BEGIN GIVEN MATERIAL
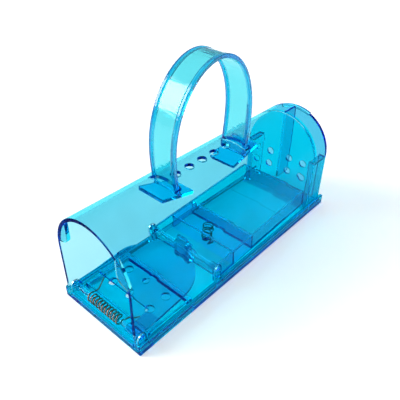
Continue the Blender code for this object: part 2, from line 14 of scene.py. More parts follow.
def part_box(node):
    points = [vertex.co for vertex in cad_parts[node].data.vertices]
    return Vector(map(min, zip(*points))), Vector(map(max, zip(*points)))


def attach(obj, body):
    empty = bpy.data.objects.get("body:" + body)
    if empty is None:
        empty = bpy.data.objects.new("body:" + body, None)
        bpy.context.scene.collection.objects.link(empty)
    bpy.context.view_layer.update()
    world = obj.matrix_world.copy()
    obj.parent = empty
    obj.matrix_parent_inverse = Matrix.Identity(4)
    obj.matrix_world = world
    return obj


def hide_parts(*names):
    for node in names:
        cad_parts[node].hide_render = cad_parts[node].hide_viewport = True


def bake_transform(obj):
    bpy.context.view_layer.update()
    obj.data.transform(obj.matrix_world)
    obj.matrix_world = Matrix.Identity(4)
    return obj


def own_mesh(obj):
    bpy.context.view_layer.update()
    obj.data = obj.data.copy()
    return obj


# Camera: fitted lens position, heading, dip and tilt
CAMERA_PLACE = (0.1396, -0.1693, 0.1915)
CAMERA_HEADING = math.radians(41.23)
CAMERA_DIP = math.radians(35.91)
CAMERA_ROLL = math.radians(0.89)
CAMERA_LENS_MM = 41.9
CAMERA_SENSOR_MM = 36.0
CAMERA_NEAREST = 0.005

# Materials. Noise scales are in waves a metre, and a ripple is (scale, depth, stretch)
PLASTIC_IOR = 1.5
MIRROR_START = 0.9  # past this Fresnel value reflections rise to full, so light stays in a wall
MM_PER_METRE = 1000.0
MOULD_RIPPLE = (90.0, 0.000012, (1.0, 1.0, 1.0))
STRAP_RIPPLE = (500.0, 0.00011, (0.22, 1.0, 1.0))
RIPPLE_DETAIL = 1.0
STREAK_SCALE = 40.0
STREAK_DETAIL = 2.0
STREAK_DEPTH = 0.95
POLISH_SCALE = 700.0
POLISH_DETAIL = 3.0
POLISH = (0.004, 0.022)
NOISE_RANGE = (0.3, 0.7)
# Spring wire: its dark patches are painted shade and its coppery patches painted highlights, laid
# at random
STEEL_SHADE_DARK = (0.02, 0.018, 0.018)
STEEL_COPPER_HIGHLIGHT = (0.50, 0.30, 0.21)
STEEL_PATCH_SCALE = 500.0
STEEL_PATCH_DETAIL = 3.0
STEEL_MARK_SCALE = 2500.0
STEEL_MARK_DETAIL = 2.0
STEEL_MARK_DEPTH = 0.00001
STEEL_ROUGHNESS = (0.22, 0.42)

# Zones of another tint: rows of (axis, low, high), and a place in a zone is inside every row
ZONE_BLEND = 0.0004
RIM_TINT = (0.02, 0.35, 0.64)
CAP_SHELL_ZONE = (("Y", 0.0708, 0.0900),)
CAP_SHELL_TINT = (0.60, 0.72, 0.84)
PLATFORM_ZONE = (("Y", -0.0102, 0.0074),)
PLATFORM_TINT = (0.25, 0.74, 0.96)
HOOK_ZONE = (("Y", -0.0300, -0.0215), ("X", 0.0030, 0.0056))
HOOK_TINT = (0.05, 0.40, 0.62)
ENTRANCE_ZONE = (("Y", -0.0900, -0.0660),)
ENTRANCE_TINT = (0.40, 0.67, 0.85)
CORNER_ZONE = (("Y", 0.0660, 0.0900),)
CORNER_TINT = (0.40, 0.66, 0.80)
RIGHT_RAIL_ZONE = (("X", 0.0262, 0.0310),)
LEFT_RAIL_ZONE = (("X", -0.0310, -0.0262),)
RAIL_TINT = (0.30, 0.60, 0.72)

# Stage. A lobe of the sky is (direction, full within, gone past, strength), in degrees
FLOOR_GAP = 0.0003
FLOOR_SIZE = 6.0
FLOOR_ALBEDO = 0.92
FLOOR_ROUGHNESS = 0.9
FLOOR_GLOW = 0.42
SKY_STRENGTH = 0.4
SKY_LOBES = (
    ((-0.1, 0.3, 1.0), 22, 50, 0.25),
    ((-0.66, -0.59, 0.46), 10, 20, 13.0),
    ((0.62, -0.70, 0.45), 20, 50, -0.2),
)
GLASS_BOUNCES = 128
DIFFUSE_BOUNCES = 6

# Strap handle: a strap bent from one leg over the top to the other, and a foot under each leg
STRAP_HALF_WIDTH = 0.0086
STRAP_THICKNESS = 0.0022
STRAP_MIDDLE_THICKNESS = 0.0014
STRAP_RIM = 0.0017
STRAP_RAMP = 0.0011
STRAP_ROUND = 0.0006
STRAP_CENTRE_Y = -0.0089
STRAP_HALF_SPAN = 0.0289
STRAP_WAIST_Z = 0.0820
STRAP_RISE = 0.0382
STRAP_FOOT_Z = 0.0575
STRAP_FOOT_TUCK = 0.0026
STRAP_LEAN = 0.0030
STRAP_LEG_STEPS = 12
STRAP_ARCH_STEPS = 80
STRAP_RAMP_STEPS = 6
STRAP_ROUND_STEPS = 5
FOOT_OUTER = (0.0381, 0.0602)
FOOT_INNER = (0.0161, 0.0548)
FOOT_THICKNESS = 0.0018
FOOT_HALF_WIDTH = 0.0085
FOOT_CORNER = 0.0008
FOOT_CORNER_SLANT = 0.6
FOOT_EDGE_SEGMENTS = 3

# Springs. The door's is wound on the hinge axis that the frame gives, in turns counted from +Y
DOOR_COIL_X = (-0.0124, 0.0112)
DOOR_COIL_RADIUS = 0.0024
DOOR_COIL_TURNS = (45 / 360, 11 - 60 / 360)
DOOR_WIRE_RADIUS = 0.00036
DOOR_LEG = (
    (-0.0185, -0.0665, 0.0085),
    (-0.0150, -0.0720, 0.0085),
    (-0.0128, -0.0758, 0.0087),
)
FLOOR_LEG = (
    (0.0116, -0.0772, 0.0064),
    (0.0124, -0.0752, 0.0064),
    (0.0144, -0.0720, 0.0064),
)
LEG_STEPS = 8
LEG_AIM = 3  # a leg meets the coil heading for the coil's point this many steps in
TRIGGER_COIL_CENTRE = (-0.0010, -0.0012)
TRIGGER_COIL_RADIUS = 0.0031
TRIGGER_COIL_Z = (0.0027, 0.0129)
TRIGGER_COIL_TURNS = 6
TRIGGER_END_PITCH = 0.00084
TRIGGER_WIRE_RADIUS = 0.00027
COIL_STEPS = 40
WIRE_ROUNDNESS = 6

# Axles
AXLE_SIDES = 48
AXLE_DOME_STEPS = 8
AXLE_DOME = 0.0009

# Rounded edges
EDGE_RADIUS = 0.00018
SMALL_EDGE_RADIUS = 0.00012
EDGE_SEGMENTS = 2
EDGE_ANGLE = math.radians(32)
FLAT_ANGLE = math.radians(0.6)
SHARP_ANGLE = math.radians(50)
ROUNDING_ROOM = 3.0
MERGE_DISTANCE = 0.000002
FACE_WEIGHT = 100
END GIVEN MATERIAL
> [YOUR TASK]
Print, unaltered, every line from the beginning of the material down to the line with "CAMERA_NEAREST = 0.005".

> [TASK RESULT]
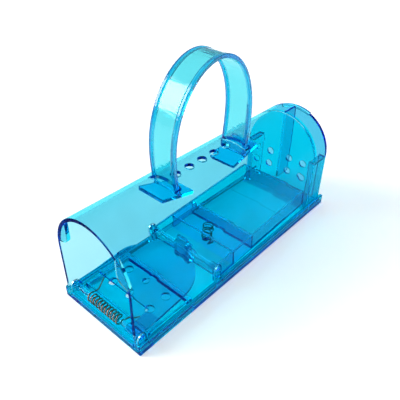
Continue the Blender code for this object: part 2, from line 14 of scene.py. More parts follow.
def part_box(node):
    points = [vertex.co for vertex in cad_parts[node].data.vertices]
    return Vector(map(min, zip(*points))), Vector(map(max, zip(*points)))


def attach(obj, body):
    empty = bpy.data.objects.get("body:" + body)
    if empty is None:
        empty = bpy.data.objects.new("body:" + body, None)
        bpy.context.scene.collection.objects.link(empty)
    bpy.context.view_layer.update()
    world = obj.matrix_world.copy()
    obj.parent = empty
    obj.matrix_parent_inverse = Matrix.Identity(4)
    obj.matrix_world = world
    return obj


def hide_parts(*names):
    for node in names:
        cad_parts[node].hide_render = cad_parts[node].hide_viewport = True


def bake_transform(obj):
    bpy.context.view_layer.update()
    obj.data.transform(obj.matrix_world)
    obj.matrix_world = Matrix.Identity(4)
    return obj


def own_mesh(obj):
    bpy.context.view_layer.update()
    obj.data = obj.data.copy()
    return obj


# Camera: fitted lens position, heading, dip and tilt
CAMERA_PLACE = (0.1396, -0.1693, 0.1915)
CAMERA_HEADING = math.radians(41.23)
CAMERA_DIP = math.radians(35.91)
CAMERA_ROLL = math.radians(0.89)
CAMERA_LENS_MM = 41.9
CAMERA_SENSOR_MM = 36.0
CAMERA_NEAREST = 0.005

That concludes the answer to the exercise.